Submitting fake DMCA takedown requests for content you do not own is fraud and is increasingly being prosecuted. The reputation management firms that built businesses on this practice in 2018 to 2022 are facing class-action suits in 2025 and 2026. Do not engage anyone whose pitch involves DMCA work on content you do not own.

What the realistic timeline and budget actually look like

For a single negative article from a mid-tier publication, with no top-tier coverage on the same incident, suppression to below page one of Google for the primary name query typically takes 8 to 14 months. The budget runs $24K to $80K total over that timeline, depending on how much foundational reputation work already exists and how aggressively you want to compress the timeline.

For a negative article from a top-tier publication or for multiple coordinated negative articles on the same incident, the timeline runs 18 to 36 months and the budget can exceed $200K. In some cases, full suppression is not achievable and the realistic target is moving the article from position one or two to position five through eight, where it still appears on page one but receives substantially less click-through traffic.

The budget allocation that works splits roughly into 30% own-domain content production, 25% earned press placements, 20% profile and Knowledge Panel work, 15% ongoing SEO and technical maintenance, and 10% measurement and reporting. Firms that allocate 80% to one channel are not running real programs. Firms that promise removal are lying.

The reputation management market has improved meaningfully in 2026 because the worst operators have been sued or driven out, and the legitimate operators have started publishing methodology details and verifiable outcomes. The way to evaluate a firm is to ask for case studies with named clients (where consent permits), specific search queries before and after, and a written methodology document. Firms that cannot produce all three are firms to avoid.

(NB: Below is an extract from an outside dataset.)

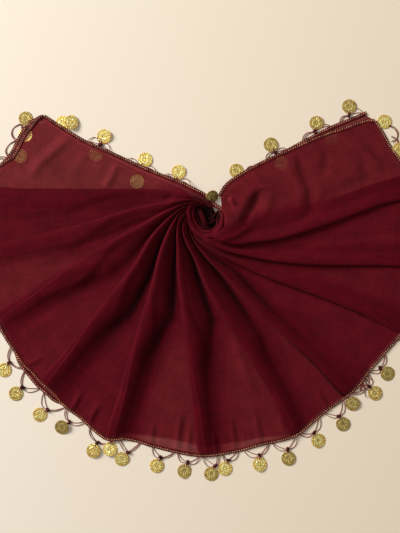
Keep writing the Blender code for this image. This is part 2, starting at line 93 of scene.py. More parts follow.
def colour_ramp(tree, factor, stops):
    """Colours between stops; the first and the last stop come first, then those between."""
    node = add_node(tree, "ShaderNodeValToRGB", Fac=factor)
    for k, (place, colour) in enumerate(stops):
        stop = node.color_ramp.elements[k] if k < 2 else node.color_ramp.elements.new(place)
        stop.position, stop.color = place, (*colour, 1)
    return node.outputs["Color"]


def new_material(name, roughness, **settings):
    mat = bpy.data.materials.new(name)
    mat.use_nodes = True
    shader = mat.node_tree.nodes["Principled BSDF"]
    fill(mat.node_tree, shader, {"Roughness": roughness, **settings})
    return mat, mat.node_tree, shader


def add_object(name, data):
    ob = bpy.data.objects.new(name, data)
    bpy.context.scene.collection.objects.link(ob)
    return ob


def make_table_top():
    mesh = bpy.data.meshes.new("table_top")
    corners = [(x * TABLE_HALF, y * TABLE_HALF, 0) for x, y in ((-1, -1), (1, -1), (1, 1), (-1, 1))]
    mesh.from_pydata(corners, [], [(0, 1, 2, 3)])
    mat, tree, shader = new_material("table_cream_and_falloff", 0.6, Specular_IOR_Level=0.25)
    where = add_node(tree, "ShaderNodeTexCoord").outputs["Object"]
    apart = add_node(tree, "ShaderNodeSeparateXYZ", where)
    # Painted light falloff: the cream turns warmer and a little darker towards +X, away from the window,
    # under slow uneven patches.
    across = calculate(tree, "MULTIPLY_ADD", apart.outputs["X"], 1.3, 0.3)
    place = calculate(tree, "MULTIPLY_ADD", noise(tree, where, 2.2, 3.0), 0.35, across)
    cream_and_falloff = colour_ramp(tree, place, ((0.0, linear(247, 238, 224)), (1.0, linear(243, 227, 205))))
    fill(tree, shader, {"Base Color": cream_and_falloff})
    mesh.materials.append(mat)
    add_object("table_top", mesh)


def add_area_light(name, place, target, size, power, colour):
    data = bpy.data.lights.new(name, "AREA")
    data.shape, data.size, data.energy, data.color = "DISK", size, power, colour
    lamp = add_object(name, data)
    lamp.location = place
    lamp.rotation_euler = (Vector(target) - Vector(place)).to_track_quat("-Z", "Y").to_euler()


def set_camera():
    data = bpy.data.cameras.new("camera")
    data.lens, data.sensor_width = LENS, SENSOR
    camera = add_object("camera", data)
    camera.location = (MIDDLE_X, MIDDLE_Y, SEEN_HEIGHT * LENS / SENSOR)
    bpy.context.scene.camera = camera


make_table_top()
add_area_light("window", (-3.3, 2.1, 1.85), (-0.02, 0.0, 0.0), 1.9, 262.0, (1.0, 0.97, 0.93))
add_area_light("ceiling", (-0.4, 0.3, 2.6), (0.0, 0.0, 0.0), 2.0, 8.5, (1.0, 0.96, 0.91))
set_camera()
world = bpy.data.worlds.new("room")
world.use_nodes = True
fill(world.node_tree, world.node_tree.nodes["Background"],
     {"Color": (0.93, 0.88, 0.8, 1), "Strength": 0.25})
bpy.context.scene.world = world
bpy.context.scene.view_settings.view_transform = "Standard"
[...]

The deeper truth most clients eventually accept is that the negative article is a permanent fact and the question is what they build around it. The clients who build serious bodies of work in their fields, accumulate substantial press coverage on their own merits, and run consistent reputation maintenance over years end up with negative articles that are functionally invisible inside their professional context. The clients who try to make a single article disappear without changing anything about how they show up in the world end up with the same problem six years later. Suppression works. Replacement works better.